The role of employers: from passive beneficiaries to active partners
Employers are often described as the drivers of AI adoption, but they are also the entities best positioned to identify which skills are changing and which roles are emerging. If retraining is to be effective, employers must do more than provide occasional lectures or allow trainees to sit in on meetings.
They need to participate in curriculum design, offer work placements, and commit to hiring outcomes where possible. This is not only a matter of corporate goodwill; it is a matter of reducing recruitment friction. Employers face uncertainty about the reliability of newly trained candidates. If they help shape training, they can reduce that uncertainty.
At the same time, employers may resist retraining obligations if they fear it will become a cost without benefit. That is where government funding and policy design become crucial. If public money is used, it should incentivise employer engagement and tie funding to measurable outcomes such as job placement rates, retention, and wage progression.
Funding mechanisms: what “more funding” could mean in practice
O’Donnell’s call for additional funding raises the question of how that money would be deployed. There are several plausible models, and each has trade-offs.

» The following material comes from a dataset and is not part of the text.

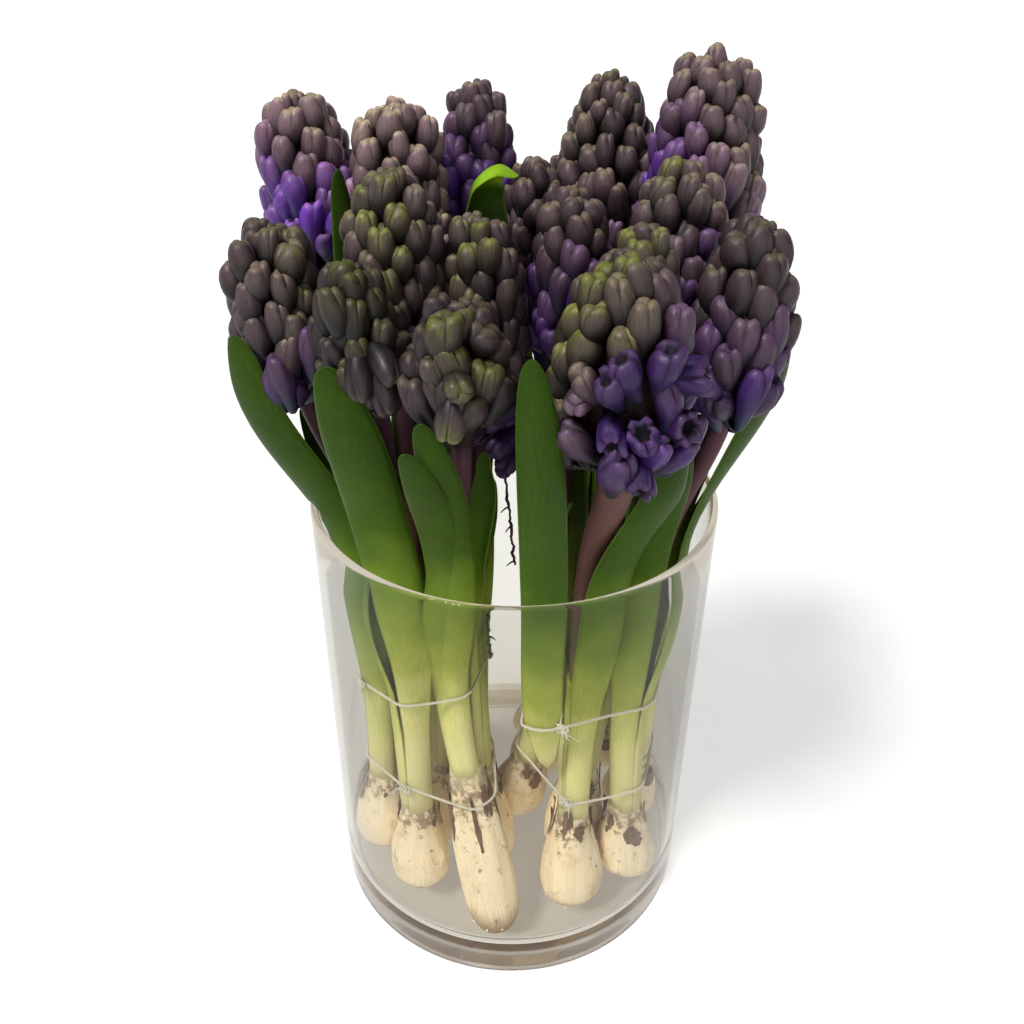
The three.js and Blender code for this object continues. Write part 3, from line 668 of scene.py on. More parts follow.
# ---------- where a plant's stem runs ----------
class Plant:
    """One hyacinth: its facts, and the line of its stem as marked points with slopes."""

    rim = at = None
    lean, droop = (0, 0), 50
    thick, hem, peak, florets, outline = STEM["radius"], 0.85, 0.1, (), BULB_OUTLINE
    tan = bare = opening = 0
    girth = size = 1

    def __init__(self, letter, order, facts):
        vars(self).update(facts)
        self.letter, self.turn = letter, order * 0.7
        self.draw = np.random.default_rng(order + 1)
        x, y, z = self.head
        self.base_z = z - self.long / 2
        lean = np.array(self.lean, float)
        base, tip = np.array([x, y]) - lean * self.long / 2, np.array([x, y]) + lean * self.long / 2
        tie = np.array(BUNCHES[self.bunch], float)
        if self.at is not None:
            tie = tie + TIE["ring"] * bearing(self.at)
        rim = mixed(tie, base, (RIM["z"] - TIE["upper"]) / (self.base_z - TIE["upper"]))
        rim = list(rim * min(1, RIM["reach"] / np.linalg.norm(rim)))
        self.places = np.array([self.foot, tie, self.rim or rim, base, tip], float)
        self.heights = np.array([BULB["foot_z"], TIE["upper"], RIM["z"], self.base_z, z + self.long / 2])
        runs = np.diff(self.places, axis=0) / np.diff(self.heights)[:, None]
        runs = np.vstack([runs, lean])
        self.slopes = np.vstack([runs[:1], (runs[1:] + runs[:-1]) / 2])
        self.slopes[4] = lean

    def level(self, z):
        """The stem's centre at heights z, as x and y."""
        z = np.asarray(z, float)
        number = np.clip(np.searchsorted(self.heights, z) - 1, 0, 3)
        step = self.heights[number + 1] - self.heights[number]
        t = np.minimum((z - self.heights[number]) / step, 1)[..., None]
        places, slopes = self.places[[number, number + 1]], self.slopes[[number, number + 1]]
        place = joining(*places, *slopes, step[..., None], t)
        beyond = np.maximum(z - self.heights[number + 1], 0)[..., None]
        return place + self.slopes[number + 1] * beyond

    def line(self, z):
        """The stem's centre at heights z, as x, y and z."""
        return np.concatenate([self.level(z), np.asarray(z, float)[..., None]], axis=-1)


def rings_round(centres, radii, sides):
    """Level rings round centres; radii may differ by ring and by point."""
    radii = radii[:, None] if radii.ndim == 1 else radii
    return centres[:, None] + ways(round_turn(sides)) * radii[..., None]


# ---------- the vase ----------
def vase():
    """The turned glass cylinder: its wall and, up to the rounded corner inside, its thicker foot."""
    radius, height, wall = VASE["radius"], VASE["height"], VASE["wall"]
    inner, lip = radius - wall, wall / 2

    def arc(cx, cz, size, start, end, steps=9):
        angle = np.radians(np.linspace(start, end, steps))
        return np.stack([cx + size * np.cos(angle), cz + size * np.sin(angle)], axis=1)

    foot, round_in = VASE["foot_round"], VASE["floor_round"]
    underside = [(12, 0.6), (60, 0.6), (78, 0.3), (84, 0)]
    outer = np.linspace((radius, 30), (radius, height - 20), 5)
    inside = np.linspace((inner, height - 20), (inner, 40), 5)
    floor = VASE["floor"]
    # The floor inside has two low rings pressed into it.
    dish = [(80, 0), (78.6, 0.5), (77.2, 0), (68, 0.1), (66.8, 0.4), (65.6, 0.1), (45, 0.1), (12, 0)]
    profile = np.concatenate([
        underside,
        arc(radius - foot, foot, foot, -90, 0),
        outer,
        arc(radius - lip, height - lip, lip, 0, 180, 13),
        inside,
        arc(inner - round_in, floor + round_in, round_in, 0, -90, 11),
        np.array(dish) + (0, floor),
    ])
    centres = np.stack([0 * profile[:, 0], 0 * profile[:, 0], profile[:, 1]], axis=1)
    body = Body()
    body.loft(rings_round(centres, profile[:, 0], VASE["sides"]))
    middles = (profile[1:, 1] + profile[:-1, 1]) / 2
    body.quad_finishes = [np.repeat(middles < floor + round_in, VASE["sides"])]
    body.triangle_finishes = [np.ones(2 * VASE["sides"], int)]
    wall_glass = glass_finish("clear_glass", 1.18, *WALL_TINTS)
    foot_glass = glass_finish("thick_glass", 1.36, *FOOT_TINTS)
    body.piece("glass_vase", "glass", "vase", [wall_glass, foot_glass])


# ---------- bulbs ----------
def bulb_radius(plant, z):
    """A bulb's radius at heights z."""
    shares, sizes = np.array(plant.outline).T
    share = np.clip((z - BULB["foot_z"]) / (plant.bulb_top - BULB["foot_z"]), 0, 1)
    size = np.clip(curve_through(shares, sizes, share), 0, 1.02)
    return mixed(BULB["neck"], BULB["radius"] * plant.girth, size)


def bulb(plant, finishes):
    """A bulb of overlapping scales, with torn skin at its neck and short root stubs under it."""
    draw, body = plant.draw, Body()
    steps, sides = 36, 48
    share = np.linspace(0, 1, steps)
    z = mixed(BULB["foot_z"], plant.bulb_top, share)
    angle = round_turn(sides)
    up = share[:, None]
    radii = bulb_radius(plant, z)[:, None] * np.ones((1, sides))
    waist = np.sin(math.pi * up) ** 0.5
    radii = radii + waist * 0.9 * np.sin(2 * angle + draw.uniform(0, 6) + 2 * up)
    radii = radii + waist * 0.4 * np.sin(3 * angle + draw.uniform(0, 6) - 3 * up)
    ribs = np.sin(11 * angle + draw.uniform(0, 6) + 4 * np.sin(3 * up))
    radii = radii + waist * 0.3 * ribs * np.sin(5 * up + angle)
    for edge in draw.uniform(0.25, 0.95, 3):  # a scale's torn upper edge, standing a little proud
        start, reach = draw.uniform(0, 6.28), draw.uniform(0.8, 1.9)
        inside = eased(reach, reach - 0.25, np.abs((angle - start + math.pi) % (2 * math.pi) - math.pi))
        ragged = edge + 0.04 * np.sin(9 * angle + start) + 0.02 * np.sin(23 * angle)
        radii = radii + 0.7 * inside * eased(ragged + 0.015, ragged - 0.015, up) * eased(0.0, 0.3, up)
    tint = draw.uniform()
    body.loft(rings_round(plant.line(z), radii, sides), along=up, across=np.cos(angle), tint=tint)
    husks(plant, body)
    for bearing_of_root in draw.uniform(0, 360, 15):
        out = np.array([*bearing(bearing_of_root), 0])
        start = plant.line(BULB["foot_z"] + 1.6 + draw.uniform(0, 1.5)) + out * draw.uniform(5.5, 8.5)
        reach = np.linspace(0, draw.uniform(2.5, 6), 5)[:, None]
        path = start + out * reach + np.array([0, 0, -0.03]) * reach**2 * draw.uniform(0, 1)
        body.loft(tube(path, [0.95, 0.9, 0.8, 0.65, 0.4], 7), along=0.5, tint=tint)
    body.piece(f"bulb_{plant.letter}.scales", "bulb", f"bulb_{plant.letter}", finishes)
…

One approach is to expand existing adult education budgets and create rapid-response training funds that can be activated when specific sectors face displacement. Another is to establish a national retraining programme with regional delivery partners, ensuring that training capacity can be scaled quickly.
A third approach is to create individual training entitlements for workers at risk of displacement, combined with employer co-investment. This can empower workers to choose programmes that fit their circumstances, but it requires strong oversight to prevent low-quality providers from capturing funds.
Whatever the mechanism, the funding must be designed to avoid common failure modes: bureaucratic delays, training that is too theoretical, and programmes that do not connect to real hiring demand.